Teach me, O Lord, the way of thy statutes:

and I shall keep it unto the end.

  • Thirdly, we heard St Paul commending the value of the Ten Commandments in his letter to the Romans. “The commandments, ‘You shall not commit adultery; You shall not murder; You shall not steal; You shall not covet’; and any other commandment, are summed up in this word, ‘Love your neighbour as yourself.’”
  • Finally, in Matthew 18 we heard Jesus establish a system of discipline within the Church, giving guidance on what to do if one of our brothers or sisters in faith sins against us. The inference is plain: the Church is to be a place where high moral standards are maintained.

 

Nonetheless, against this presumption that religion makes people better, it is a firmly held tenet of many celebrity atheists that world religions are a force for harm.

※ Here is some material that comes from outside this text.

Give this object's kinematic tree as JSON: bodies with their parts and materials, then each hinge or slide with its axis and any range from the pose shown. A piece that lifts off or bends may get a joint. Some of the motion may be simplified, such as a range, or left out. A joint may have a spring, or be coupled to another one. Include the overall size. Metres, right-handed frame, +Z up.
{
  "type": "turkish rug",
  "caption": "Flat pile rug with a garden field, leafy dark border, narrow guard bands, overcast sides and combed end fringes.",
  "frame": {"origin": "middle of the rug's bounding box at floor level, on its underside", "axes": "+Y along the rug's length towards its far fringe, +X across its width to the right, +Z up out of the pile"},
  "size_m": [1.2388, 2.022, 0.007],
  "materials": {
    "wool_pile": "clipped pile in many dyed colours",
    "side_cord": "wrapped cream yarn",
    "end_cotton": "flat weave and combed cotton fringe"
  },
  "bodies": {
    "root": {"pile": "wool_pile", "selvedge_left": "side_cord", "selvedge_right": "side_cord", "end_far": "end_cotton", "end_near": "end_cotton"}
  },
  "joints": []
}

  • The title of an angry book by the late Christopher Hitchins offers a pithy summary of their argument: God is not Great: How Religion poisons everything.
  • One of Hitchins co-irrelegionists is the north Oxford novelist, Philip Pullman. Pullman once said in an interview that “A large proportion of what the Christian Church has done has been intolerant, cruel, fanatical, whichever part of the spectrum you look at, whether it’s the Inquisition with the Catholics burning the heretics, or whether it’s the other end of the spectrum – the Puritans in New England, burning the witches or hanging the witches, rather. Wherever you look you see intolerance, cruelty, fanaticism, narrow-mindedness. It’s an ugly, ugly spectacle.”[1]
  • And back in December 2014, I received an angry letter mounting a similar argument. The letter – ironically accompanying a Christmas present – read like this

What a year it has been for the Abrahamic religions!

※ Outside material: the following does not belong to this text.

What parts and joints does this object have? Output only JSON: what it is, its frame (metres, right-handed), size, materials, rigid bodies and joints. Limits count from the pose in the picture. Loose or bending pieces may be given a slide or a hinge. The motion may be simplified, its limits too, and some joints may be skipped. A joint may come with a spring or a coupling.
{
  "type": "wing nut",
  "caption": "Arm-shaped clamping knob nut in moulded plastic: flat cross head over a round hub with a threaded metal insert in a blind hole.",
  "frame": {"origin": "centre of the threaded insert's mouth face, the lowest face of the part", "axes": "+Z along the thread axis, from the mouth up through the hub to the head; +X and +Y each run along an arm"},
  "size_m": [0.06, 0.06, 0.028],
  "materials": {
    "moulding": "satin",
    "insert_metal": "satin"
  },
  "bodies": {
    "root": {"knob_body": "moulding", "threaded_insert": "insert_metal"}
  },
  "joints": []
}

  • A shallow mass grave [at a Catholic children’s home] in Galway – I wonder how many more there are? I think that this would have even horrified the Nazis…
  • Islamic State – well you have to admire their crusading zeal! I wonder what it was like back in the C12th?…
  • Even the ‘Promised Land’ comes at a price with 1500 dead in Gaza and countless wreaked lives.

I could [the letter tailed off] go on and on…

 

So this question about whether religion is morally positive or negative is live and controversial. If the atheists are right, all of us here today are (at best) wasting our time and (at worst) might become bigoted fanatics. On the other hand, if the atheists are wrong, all of us here today need to be affirmed in our decision to come to church (because it’s a good thing to do) and to know in ourselves why religion is beneficial so that we can counter criticism when we meet it.

 

I should say at this point that there are many non-religious people who lead upright lives. I’m sure we can all think of lots of people whom we know or admire that respectfully don’t believe in God but who are among the most caring people we are likely to meet. Conversely, there are many folks who do wicked things under the thinly veiled cloak of religion. Recent events in Burma seem to be a case in point. It is of course humans who are responsible for atrocities committed in the name of their faith – but in the eyes of the New Atheists it is religion (and even the God in whom they don’t believe) that should take the rap.

 

Let’s be realistic, faith does not turn us into angels. Church leaders have known this from the earliest Christian centuries, for example when the mainstream found themselves facing up to a rigorist group called the Donatists. The Donatists were not so-called because they had a thing for doughnuts; indeed they would have found doughnuts rather frivolous. The Donatists were named after a North African called Donatus. Their rigorism was expressed in an insistence on rebaptising those who had lapsed from the Church’s fellowship and they denied the validity of sacraments celebrated by sinful clergy.

 

The Donatists would have rather liked the stern guidance in today’s gospel about how to tick off a naughty person in church. However, today’s gospel sits cheek by jowl with last week’s reading about forgiveness. We need to read the two together. The Donatists are right in asserting that sin has consequences – but they are wrong in putting up impossibly high barriers to reconciliation.

 

We must not erect impossibly high barriers to reconciliation precisely because faith does not turn us into angels. What faith does do is give us two things that make a difference. Faith gives us guidance and it gives us grace.

 

Faith gives us guidance. The Bible is not a moral handbook. It doesn’t have a pat answer for every dilemma that confronts us. But it does give us a framework in which we can make better choices. That framework is summarised in the don’ts of the Ten Commandments and their more positive expression in Jesus’ Golden Rules: love the Lord your God and your neighbour as yourself.

 

Faith gives us guidance. And it also gives us grace. Grace, as I said at the end of August, is that crazy, undeserved, overflowing love of God. Because we are called into the awesome presence of a God who is perfect, we become acutely aware of our own limitations. Because God’s perfection throws our mistakes into stark relief, we turn to him for forgiveness and help. And among the helps that God gives are virtues, positive qualities that build us up. Our medieval forebears thought that there were seven virtues: prudence, temperance, fortitude, justice, faith, hope and love. And they believed that the virtues reinforced one another: when we have a bit of them we want more of them. In this upwards process, the seven virtues (prudence, temperance, fortitude, justice, faith, hope and love) are the opposite of the seven deadly sins. We pray for virtues that build us up in a virtuous circle and we pray to avoid the deadly sins which drag us into a downward spiral.

 

A few months ago I was asked to be part of a debate about ethics at Townsend School, the Church of England secondary towards the northern end of our blessed parish. Alongside me on the panel was a Catholic, a Hindu and a humanist. This sounds a bit like one of those pub jokes but sadly its not as funny. Throughout the debate, the generous and gentle representative of the British Humanist Association kept coming back to the mantra that we can be ‘good without God’.

 

Well, we can indeed see goodness in people of all faiths and none. But measured by the unending beauty and majesty and perfection of the almighty, human goodness falls so short that it doesn’t look good at all. Christians are simultaneously saints and sinners, but through faith we seek guidance in this world and through grace we have hope of eternity. If it looks possible to be good without God, it is so much better to be with him. Amen.

 

[1] Pullman in Mooney, Devout Sceptics (2003), 125–26.